» **What to do**:
Reproduce the records below exactly as they appear.

********

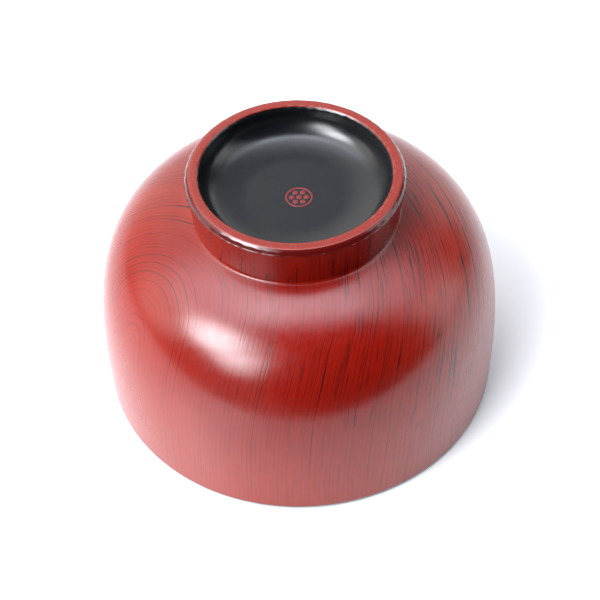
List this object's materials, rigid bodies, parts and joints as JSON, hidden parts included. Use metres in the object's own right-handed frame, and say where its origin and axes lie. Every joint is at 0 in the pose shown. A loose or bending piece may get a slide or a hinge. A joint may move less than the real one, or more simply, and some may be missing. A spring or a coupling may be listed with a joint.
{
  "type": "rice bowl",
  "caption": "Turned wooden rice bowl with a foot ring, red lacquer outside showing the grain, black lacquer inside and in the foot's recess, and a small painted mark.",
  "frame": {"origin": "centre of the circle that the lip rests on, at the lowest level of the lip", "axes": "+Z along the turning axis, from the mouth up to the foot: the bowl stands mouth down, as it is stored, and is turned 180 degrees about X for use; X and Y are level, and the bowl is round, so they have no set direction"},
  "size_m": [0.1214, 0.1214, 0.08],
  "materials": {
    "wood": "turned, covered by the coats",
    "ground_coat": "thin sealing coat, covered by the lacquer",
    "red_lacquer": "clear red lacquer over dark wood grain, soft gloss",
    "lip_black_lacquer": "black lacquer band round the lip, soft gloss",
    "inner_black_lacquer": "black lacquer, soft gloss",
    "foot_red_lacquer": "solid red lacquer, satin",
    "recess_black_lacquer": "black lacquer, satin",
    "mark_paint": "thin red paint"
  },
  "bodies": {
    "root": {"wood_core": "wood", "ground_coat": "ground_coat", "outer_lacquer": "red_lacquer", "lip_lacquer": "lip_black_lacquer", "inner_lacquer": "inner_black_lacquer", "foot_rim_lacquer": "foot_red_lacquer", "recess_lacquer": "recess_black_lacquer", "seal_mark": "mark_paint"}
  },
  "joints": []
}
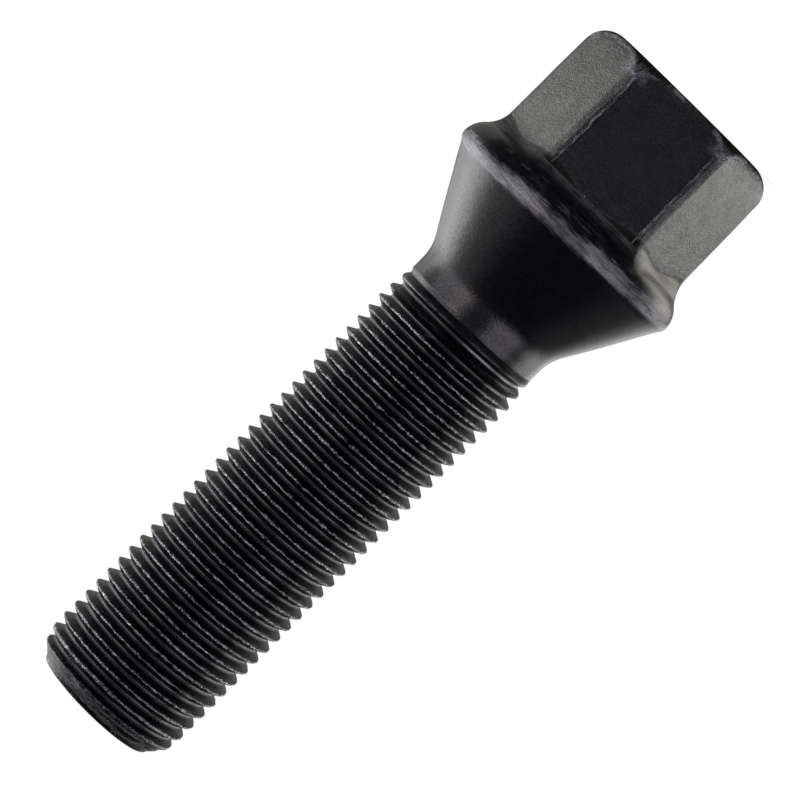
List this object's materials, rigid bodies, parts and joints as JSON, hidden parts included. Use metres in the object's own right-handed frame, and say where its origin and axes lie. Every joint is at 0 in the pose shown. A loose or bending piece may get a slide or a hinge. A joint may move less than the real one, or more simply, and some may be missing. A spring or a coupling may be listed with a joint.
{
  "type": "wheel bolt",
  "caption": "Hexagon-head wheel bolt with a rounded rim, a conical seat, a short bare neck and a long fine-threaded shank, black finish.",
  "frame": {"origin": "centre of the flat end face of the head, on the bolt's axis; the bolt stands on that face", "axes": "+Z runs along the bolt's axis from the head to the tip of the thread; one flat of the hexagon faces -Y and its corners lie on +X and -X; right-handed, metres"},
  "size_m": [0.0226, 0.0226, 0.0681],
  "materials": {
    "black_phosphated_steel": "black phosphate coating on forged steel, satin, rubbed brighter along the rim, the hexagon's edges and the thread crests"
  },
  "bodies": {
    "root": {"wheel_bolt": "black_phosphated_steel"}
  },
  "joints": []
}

********

» **Full answer**:
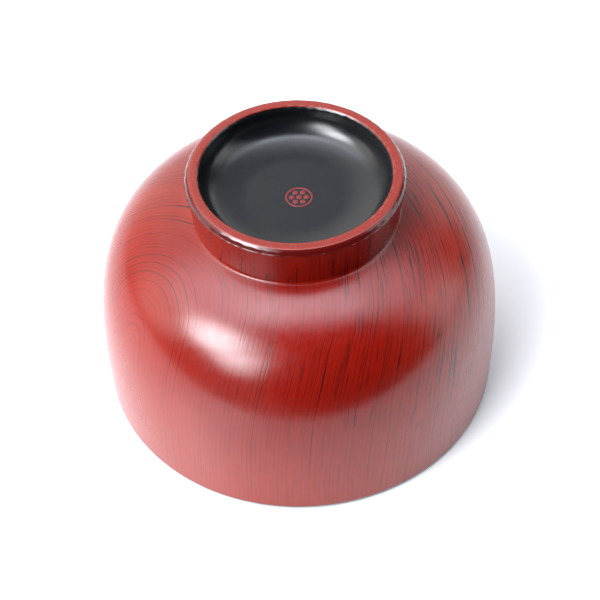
List this object's materials, rigid bodies, parts and joints as JSON, hidden parts included. Use metres in the object's own right-handed frame, and say where its origin and axes lie. Every joint is at 0 in the pose shown. A loose or bending piece may get a slide or a hinge. A joint may move less than the real one, or more simply, and some may be missing. A spring or a coupling may be listed with a joint.
{
  "type": "rice bowl",
  "caption": "Turned wooden rice bowl with a foot ring, red lacquer outside showing the grain, black lacquer inside and in the foot's recess, and a small painted mark.",
  "frame": {"origin": "centre of the circle that the lip rests on, at the lowest level of the lip", "axes": "+Z along the turning axis, from the mouth up to the foot: the bowl stands mouth down, as it is stored, and is turned 180 degrees about X for use; X and Y are level, and the bowl is round, so they have no set direction"},
  "size_m": [0.1214, 0.1214, 0.08],
  "materials": {
    "wood": "turned, covered by the coats",
    "ground_coat": "thin sealing coat, covered by the lacquer",
    "red_lacquer": "clear red lacquer over dark wood grain, soft gloss",
    "lip_black_lacquer": "black lacquer band round the lip, soft gloss",
    "inner_black_lacquer": "black lacquer, soft gloss",
    "foot_red_lacquer": "solid red lacquer, satin",
    "recess_black_lacquer": "black lacquer, satin",
    "mark_paint": "thin red paint"
  },
  "bodies": {
    "root": {"wood_core": "wood", "ground_coat": "ground_coat", "outer_lacquer": "red_lacquer", "lip_lacquer": "lip_black_lacquer", "inner_lacquer": "inner_black_lacquer", "foot_rim_lacquer": "foot_red_lacquer", "recess_lacquer": "recess_black_lacquer", "seal_mark": "mark_paint"}
  },
  "joints": []
}
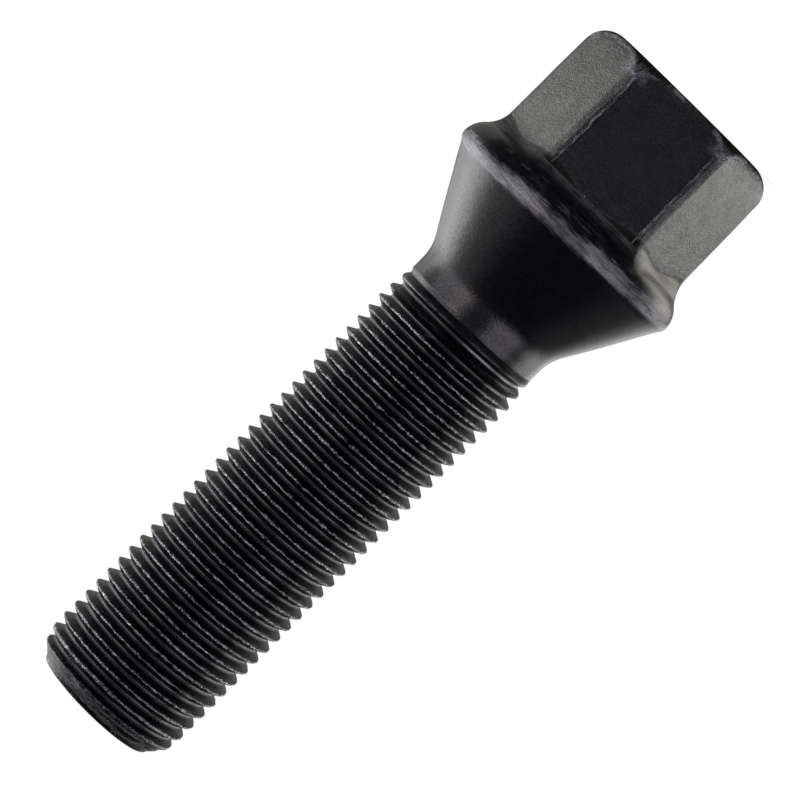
List this object's materials, rigid bodies, parts and joints as JSON, hidden parts included. Use metres in the object's own right-handed frame, and say where its origin and axes lie. Every joint is at 0 in the pose shown. A loose or bending piece may get a slide or a hinge. A joint may move less than the real one, or more simply, and some may be missing. A spring or a coupling may be listed with a joint.
{
  "type": "wheel bolt",
  "caption": "Hexagon-head wheel bolt with a rounded rim, a conical seat, a short bare neck and a long fine-threaded shank, black finish.",
  "frame": {"origin": "centre of the flat end face of the head, on the bolt's axis; the bolt stands on that face", "axes": "+Z runs along the bolt's axis from the head to the tip of the thread; one flat of the hexagon faces -Y and its corners lie on +X and -X; right-handed, metres"},
  "size_m": [0.0226, 0.0226, 0.0681],
  "materials": {
    "black_phosphated_steel": "black phosphate coating on forged steel, satin, rubbed brighter along the rim, the hexagon's edges and the thread crests"
  },
  "bodies": {
    "root": {"wheel_bolt": "black_phosphated_steel"}
  },
  "joints": []
}